What is needed.
Extract, word for word, every line from the one containing "bpy.context.scene.collection.children.link(parts)" through the one containing "obj.parent = None", with both end lines kept.

Records shown.
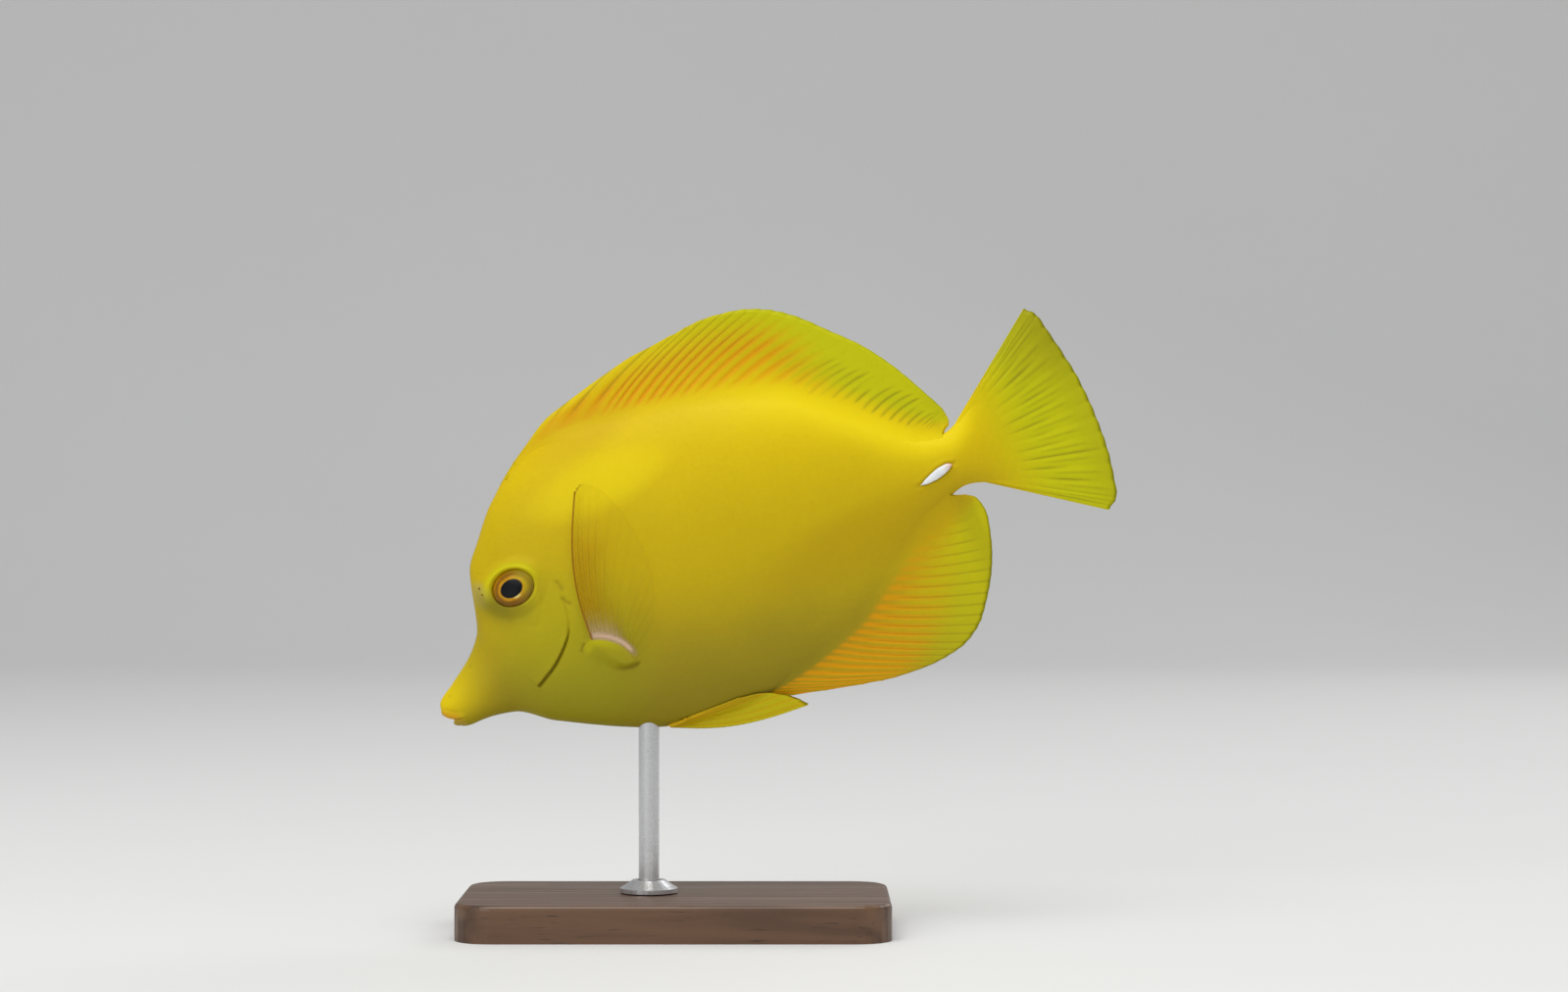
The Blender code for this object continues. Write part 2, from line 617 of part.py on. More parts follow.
def make_pelvic_fin(side, word, parts):
    def point(u, v):
        root = (along(PELVIC_ROWS, u, 0), along(PELVIC_ROWS, u, 1))
        return straight_ray(root, (along(PELVIC_ROWS, u, 2), along(PELVIC_ROWS, u, 3)), v)

    def sideways(x, z, v):
        clear = flank(x, z, PELVIC_OFF)
        return side * (clear ** 3 + PELVIC_SPREAD ** 3) ** (1.0 / 3.0)

    name = "pelvic_fin_" + word
    columns = fin_columns(PELVIC_SPINES, PELVIC_RAYS, PELVIC_ROWS)
    mesh = fin_mesh(name, columns, point, lambda u, v: (MEMBRANE + 0.4 * (1.0 - v) ** 2) / 2.0, sideways)
    shade(new_object(name, mesh, parts, "fin"), 20.0)


def make_fins(parts):
    dorsal = fin_columns(DORSAL_SPINES, DORSAL_RAYS, DORSAL_ROWS)
    midline_fin("dorsal_fin", DORSAL_ROWS, dorsal, lambda x: curve(BACK, x) + GAP, parts)
    anal = fin_columns(ANAL_SPINES, ANAL_RAYS, ANAL_ROWS)
    midline_fin("anal_fin", ANAL_ROWS, anal, lambda x: curve(BELLY, x) - GAP, parts)
    make_tail_fin(parts)
    for side, word in ((-1.0, "left"), (1.0, "right")):
        make_pectoral_fin(side, word, parts)
        make_pelvic_fin(side, word, parts)


def cylinder(name, radius, low, high, x, collection, colour=None, segments=32, **look):
    shape = bmesh.new()
    bmesh.ops.create_cone(shape, cap_ends=True, segments=segments, radius1=radius * MM, radius2=radius * MM,
                          depth=(high - low) * MM)
    bmesh.ops.translate(shape, verts=shape.verts, vec=(x * MM, 0.0, (low + high) / 2.0 * MM))
    mesh = bpy.data.meshes.new(name)
    shape.to_mesh(mesh)
    shape.free()
    return new_object(name, mesh, collection, colour, **look)


def make_stand(trunk, parts, cutters):
    length, width, height = BASE_SIZE
    shape = bmesh.new()
    bmesh.ops.create_cube(shape, size=1.0)
    bmesh.ops.scale(shape, verts=shape.verts, vec=(length * MM, width * MM, height * MM))
    bmesh.ops.translate(shape, verts=shape.verts, vec=(0.0, 0.0, height / 2.0 * MM))
    upright = [e for e in shape.edges if abs(e.verts[0].co.z - e.verts[1].co.z) > 1e-6]
    bmesh.ops.bevel(shape, geom=upright, offset=BASE_CORNER * MM, segments=6, profile=0.5, affect="EDGES")
    rim = [e for e in shape.edges if all(v.co.z > (height - 0.01) * MM for v in e.verts)]
    bmesh.ops.bevel(shape, geom=rim, offset=BASE_EDGE * MM, segments=3, profile=0.5, affect="EDGES")
    mesh = bpy.data.meshes.new("stand_base")
    shape.to_mesh(mesh)
    shape.free()
    base = new_object("stand_base", mesh, parts, "wood", roughness=0.4)
    rod_x = ROD_X + SNOUT_PLACE[0]
    belly_height = rod_foot_height(rod_x)
    top = belly_height + ROD_IN_BODY
    low = height - ROD_IN_BASE
    cut(base, cylinder("base_hole", ROD_RADIUS + GAP, low - GAP, height + 5.0, rod_x, cutters))
    cut(trunk, cylinder("rod_socket", ROD_RADIUS + GAP, height, top + GAP, rod_x, cutters))
    shade(base, 40.0)
    rod = cylinder("stand_rod", ROD_RADIUS, low, top, rod_x, parts, "steel", roughness=0.25, metallic=1.0)
    shade(rod, 40.0)
    make_collar(rod_x, height, parts)


def rod_foot_height(rod_x):
    """Height at which the upright rod meets the belly."""
    best = None
    for i in range(200):
        x = 20.0 + i * 0.3
        point = place(x, 0.0, curve(BELLY, x)) / MM
        if best is None or abs(point.x - rod_x) < abs(best.x - rod_x):
            best = point
    return best.z


def make_collar(rod_x, floor, parts):
    """A turned ring where the rod leaves the base."""
    inner = ROD_RADIUS + GAP
    low = floor + GAP
    top = low + COLLAR_HEIGHT
    profile = ((inner, top), (inner + 1.2, top), (COLLAR_RADIUS - 1.0, low + 1.6), (COLLAR_RADIUS, low + 1.0),
               (COLLAR_RADIUS, low), (inner, low))
    shape = bmesh.new()
    verts = [shape.verts.new((radius * MM, 0.0, z * MM)) for radius, z in profile]
    for i, vert in enumerate(verts):
        shape.edges.new((vert, verts[(i + 1) % len(verts)]))
    mesh = bpy.data.meshes.new("stand_collar")
    shape.to_mesh(mesh)
    shape.free()
    collar = new_object("stand_collar", mesh, parts, "steel", roughness=0.25, metallic=1.0)
    screw = collar.modifiers.new("Turn", "SCREW")
    screw.steps = 32
    screw.render_steps = 32
    screw.use_merge_vertices = True
    screw.merge_threshold = 0.00001
    apply_modifiers(collar)
    for vert in collar.data.vertices:
        vert.co.x += rod_x * MM
    shade(collar, 40.0)


def make_tang():
    for old in list(bpy.data.objects):
        bpy.data.objects.remove(old, do_unlink=True)
    parts = bpy.data.collections.new("yellow_tang")
    cutters = bpy.data.collections.new("cutters")
    bpy.context.scene.collection.children.link(parts)
    bpy.context.scene.collection.children.link(cutters)
    flesh = make_flesh(parts, cutters)
    for side, word in ((-1.0, "left"), (1.0, "right")):
        make_nostrils(side, word, flesh["head"], cutters)
        make_eye(side, word, flesh["head"], parts, cutters)
        make_gill_cover(side, word, flesh["head"], parts, cutters)
        make_pectoral_root(side, word, flesh["trunk"], parts, cutters)
        make_tail_spine(side, word, flesh["tail_stalk"], parts, cutters)
    make_fins(parts)
    make_stand(flesh["trunk"], parts, cutters)
    for piece in flesh.values():
        shade(piece)


make_tang()
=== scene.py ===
import math

import bmesh
import bpy
import numpy as np
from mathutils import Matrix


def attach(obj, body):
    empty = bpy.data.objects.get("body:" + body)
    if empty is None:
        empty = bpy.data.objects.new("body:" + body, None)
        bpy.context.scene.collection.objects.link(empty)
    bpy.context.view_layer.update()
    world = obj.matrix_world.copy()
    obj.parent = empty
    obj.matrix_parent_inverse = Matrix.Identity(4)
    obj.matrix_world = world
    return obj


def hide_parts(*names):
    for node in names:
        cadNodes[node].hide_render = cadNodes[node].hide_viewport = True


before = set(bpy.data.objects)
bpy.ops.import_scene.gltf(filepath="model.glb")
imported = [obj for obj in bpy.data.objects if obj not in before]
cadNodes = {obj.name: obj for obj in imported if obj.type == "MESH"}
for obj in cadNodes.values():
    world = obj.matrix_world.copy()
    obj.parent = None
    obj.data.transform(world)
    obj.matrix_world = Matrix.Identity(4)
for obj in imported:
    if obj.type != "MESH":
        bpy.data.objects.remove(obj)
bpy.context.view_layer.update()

mm = 0.001

# The fish is drawn in millimetres in a frame of its own: x runs back from the snout, z up, y to its right.
swimPose = {"snoutX": -57.0, "snoutZ": 54.0, "noseDown": math.radians(25.0)}
sides = {"Left": -1.0, "Right": 1.0}


def toPart(points):
    # points of the fish's frame, in metres in the part's frame
    x, y, z = np.asarray(points, float).reshape(-1, 3).T
    cosine = math.cos(swimPose["noseDown"])
    sine = math.sin(swimPose["noseDown"])
    placed = (x * cosine - z * sine + swimPose["snoutX"], y, x * sine + z * cosine + swimPose["snoutZ"])
    return np.stack(placed, axis=1) * mm


# Smooth curves and blends

def slopesOf(xs, ys):
    # level where the points turn back, so that a curve never overshoots them
    widths = np.diff(xs)
    grades = np.diff(ys) / widths
    slopes = np.zeros(len(xs))
    slopes[0] = grades[0]
    slopes[-1] = grades[-1]
    for i in range(1, len(grades)):
        before = grades[i - 1]
        after = grades[i]
        if before * after > 0.0:
            near = 2.0 * widths[i] + widths[i - 1]
            far = widths[i] + 2.0 * widths[i - 1]
            slopes[i] = (near + far) / (near / before + far / after)
    return slopes


def curveAt(points, x):
    xs, ys = np.array(points, float).T
    slopes = slopesOf(xs, ys)
    x = np.clip(np.asarray(x, float), xs[0], xs[-1])
    i = np.clip(np.searchsorted(xs, x, side="right") - 1, 0, len(xs) - 2)
    width = xs[i + 1] - xs[i]
    t = (x - xs[i]) / width
    fromLeft = (1.0 + 2.0 * t) * (1.0 - t) ** 2 * ys[i] + t * (1.0 - t) ** 2 * width * slopes[i]
    fromRight = t * t * (3.0 - 2.0 * t) * ys[i + 1] + t * t * (t - 1.0) * width * slopes[i + 1]
    return fromLeft + fromRight


def column(rows, number, place):
    # one column of a list of rows, read smoothly at a place among the rows
    return curveAt([(i, row[number]) for i, row in enumerate(rows)], place)


def smoothLine(points, count=48):
    # evenly numbered points along a smooth line in the side view
    places = np.linspace(0.0, len(points) - 1.0, count)
    return np.stack([column(points, 0, places), column(points, 1, places)], axis=1)


def ease(low, high, value):
    share = np.clip((np.asarray(value, float) - low) / (high - low), 0.0, 1.0)
    return share * share * (3.0 - 2.0 * share)


def hump(value, width):
    return np.exp(-(np.asarray(value, float) / width) ** 2)


def lineReach(line, x, z):
    # how far each point is from a line, positive on the left of its direction, and the share along the line
    best = np.full(len(x), 1e9)
    signed = np.zeros(len(x))
    share = np.zeros(len(x))
    count = len(line) - 1
    for i in range(count):
        alongX, alongZ = line[i + 1] - line[i]
        length = math.hypot(alongX, alongZ)
        offX = x - line[i][0]
        offZ = z - line[i][1]
        t = np.clip((offX * alongX + offZ * alongZ) / length ** 2, 0.0, 1.0)
        gap = np.hypot(offX - t * alongX, offZ - t * alongZ)
        left = np.where(alongX * offZ - alongZ * offX > 0.0, 1.0, -1.0)
        nearer = gap < best
        best = np.where(nearer, gap, best)
        signed = np.where(nearer, gap * left, signed)
        share = np.where(nearer, (i + t) / count, share)
    return signed, share


# Body

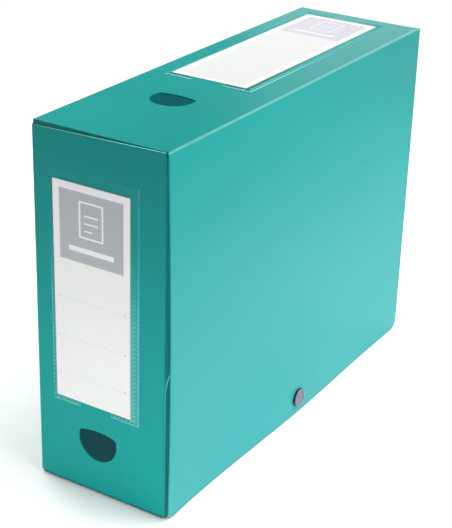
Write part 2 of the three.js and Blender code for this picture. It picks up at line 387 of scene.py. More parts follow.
@dataclass(frozen=True)
class WeldFinish:
    """Pressed weld strip: light ridges with a row of dark pits, fainter where the film is less crushed, and
    a painted shadow of the card's edge.
    """

    light: Colour = (0.15, 0.60, 0.57)
    middle: Colour = (0.002, 0.46, 0.43)
    faint: Colour = (0.05, 0.98, 0.92)
    # dark colours the pits and the painted shadow of the card's edge.
    dark: Colour = (0.004, 0.09, 0.09)
    line_cover: float = 0.85
    pit_cover: float = 0.9
    roughness: float = 0.35
    line_roughness: float = 0.2
    specular: float = 0.12

    def material(self, name: str) -> bpy.types.Material:
        """Builds the weld's material from the strip's own marks: pit, which also carries the painted shadow
        of the card's edge, line and strength.

        A line covers in proportion to the strength, and a pit in proportion to its square.

        Args:
            name: the material's name.

        Returns:
            The material.
        """
        graph = Graph(name)
        marks = graph.node("ShaderNodeAttribute", {"attribute_name": "marks"})
        pit, line, strength = graph.split(marks.outputs["Vector"])
        tone = graph.blend(strength, self.faint, graph.blend(line, self.middle, self.light))
        # The pits and the painted card-edge shadow darken the weld with the square of the strength.
        pits_and_painted_shadow = pit * strength * strength
        colour = graph.blend(pits_and_painted_shadow, tone, self.dark)
        return graph.surface(
            Base_Color=colour,
            Alpha=strength * (self.line_cover * line).either(self.pit_cover * pits_and_painted_shadow),
            Roughness=self.roughness + self.line_roughness * line,
            IOR=PLASTIC_IOR,
            Specular_IOR_Level=self.specular,
        )


@dataclass(frozen=True)
class CardFinish:
    """White card with a grey block that holds a plain sheet sign, and three faint ruled lines."""

    paper: Colour = (0.82, 0.83, 0.81)
    margin: Colour = (0.87, 0.83, 0.84)
    block: Colour = (0.43, 0.45, 0.475)
    sign: Colour = (0.84, 0.85, 0.86)
    rule: Colour = (0.50, 0.49, 0.50)
    roughness: float = 0.5
    fibre_scale: float = 420.0
    fibre_lift: float = 1.03
    fibre_gloss: float = 0.2
    fibre_relief: float = 0.15
    fibre_depth: float = 0.02 * MM


@dataclass(frozen=True)
class CardLayout:
    """Places of a card's print: the block from the card's left edge and far end, the rest from the block."""

    block_left: float = 4.9 * MM
    block_right: float = 53.2 * MM
    block_top: float = 4.8 * MM
    block_foot: float = 51.5 * MM
    near_margin: float = 4 * MM
    sign_up: float = 29 * MM
    sign_wide: float = 9.2 * MM
    sign_high: float = 12.2 * MM
    sign_line: float = 1.2 * MM
    text_wide: float = 5.2 * MM
    text_thick: float = 0.5 * MM
    text_rise: float = 0.5 * MM
    text_gap: float = 2.5 * MM
    last_drop: float = 7 * MM
    last_end: float = 1.0 * MM
    bar_up: float = 8.6 * MM
    bar_wide: float = 17 * MM
    bar_high: float = 1.7 * MM
    rule_drops: tuple[float, ...] = (27.0 * MM, 54.2 * MM, 80.9 * MM)
    rule_out_left: float = 1.5 * MM
    rule_out_right: float = 1.0 * MM
    rule_thick: float = 0.22 * MM
    rule_blur: float = 0.2 * MM
    rule_fade: float = 0.55
    dot_radius: float = 0.6 * MM
    blur: float = 0.25 * MM


@dataclass(frozen=True)
class StudFinish:
    """Satin metal of the press stud: a lighter face, and a near-black body that paints the shade on the
    cap's side.
    """

    face: Colour
    # body is near-black, painted shade on the cap's side.
    body: Colour = (0.012, 0.013, 0.016)
    roughness: float = 0.34
    metallic: float = 0.5
    scuff_scale: float = 900.0
    scuff_lift: float = 1.3
    scuff_edge: float = 0.58
    scuff_blur: float = 0.3
    scuff_gloss: float = 0.25
    scuff_relief: float = 0.2
    scuff_depth: float = 0.03 * MM
    face_blur: float = 0.15 * MM

    def material(self, name: str, face_at: float) -> bpy.types.Material:
        """Builds the stud's material with faint scuffs.

        Args:
            name: the material's name.
            face_at: the x in metres past which the part has its face colour.

        Returns:
            The material.
        """
        graph = Graph(name)
        scuff = graph.noise(self.scuff_scale, 4.0, 0.6)
        lighter = tuple(min(1.0, channel * self.scuff_lift) for channel in self.face)
        worn = graph.blend(scuff.above(self.scuff_edge, self.scuff_blur), self.face, lighter)
        # Short of face_at the body colour paints the shade on the cap's side.
        return graph.surface(
            Base_Color=graph.blend(graph.place()[0].above(face_at, self.face_blur), self.body, worn),
            Roughness=self.roughness + (scuff - 0.5) * self.scuff_gloss,
            Metallic=self.metallic,
            Normal=graph.relief(scuff, self.scuff_relief, self.scuff_depth),
        )


# Mesh making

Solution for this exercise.
    bpy.context.scene.collection.children.link(parts)
    bpy.context.scene.collection.children.link(cutters)
    flesh = make_flesh(parts, cutters)
    for side, word in ((-1.0, "left"), (1.0, "right")):
        make_nostrils(side, word, flesh["head"], cutters)
        make_eye(side, word, flesh["head"], parts, cutters)
        make_gill_cover(side, word, flesh["head"], parts, cutters)
        make_pectoral_root(side, word, flesh["trunk"], parts, cutters)
        make_tail_spine(side, word, flesh["tail_stalk"], parts, cutters)
    make_fins(parts)
    make_stand(flesh["trunk"], parts, cutters)
    for piece in flesh.values():
        shade(piece)


make_tang()
=== scene.py ===
import math

import bmesh
import bpy
import numpy as np
from mathutils import Matrix


def attach(obj, body):
    empty = bpy.data.objects.get("body:" + body)
    if empty is None:
        empty = bpy.data.objects.new("body:" + body, None)
        bpy.context.scene.collection.objects.link(empty)
    bpy.context.view_layer.update()
    world = obj.matrix_world.copy()
    obj.parent = empty
    obj.matrix_parent_inverse = Matrix.Identity(4)
    obj.matrix_world = world
    return obj


def hide_parts(*names):
    for node in names:
        cadNodes[node].hide_render = cadNodes[node].hide_viewport = True


before = set(bpy.data.objects)
bpy.ops.import_scene.gltf(filepath="model.glb")
imported = [obj for obj in bpy.data.objects if obj not in before]
cadNodes = {obj.name: obj for obj in imported if obj.type == "MESH"}
for obj in cadNodes.values():
    world = obj.matrix_world.copy()
    obj.parent = None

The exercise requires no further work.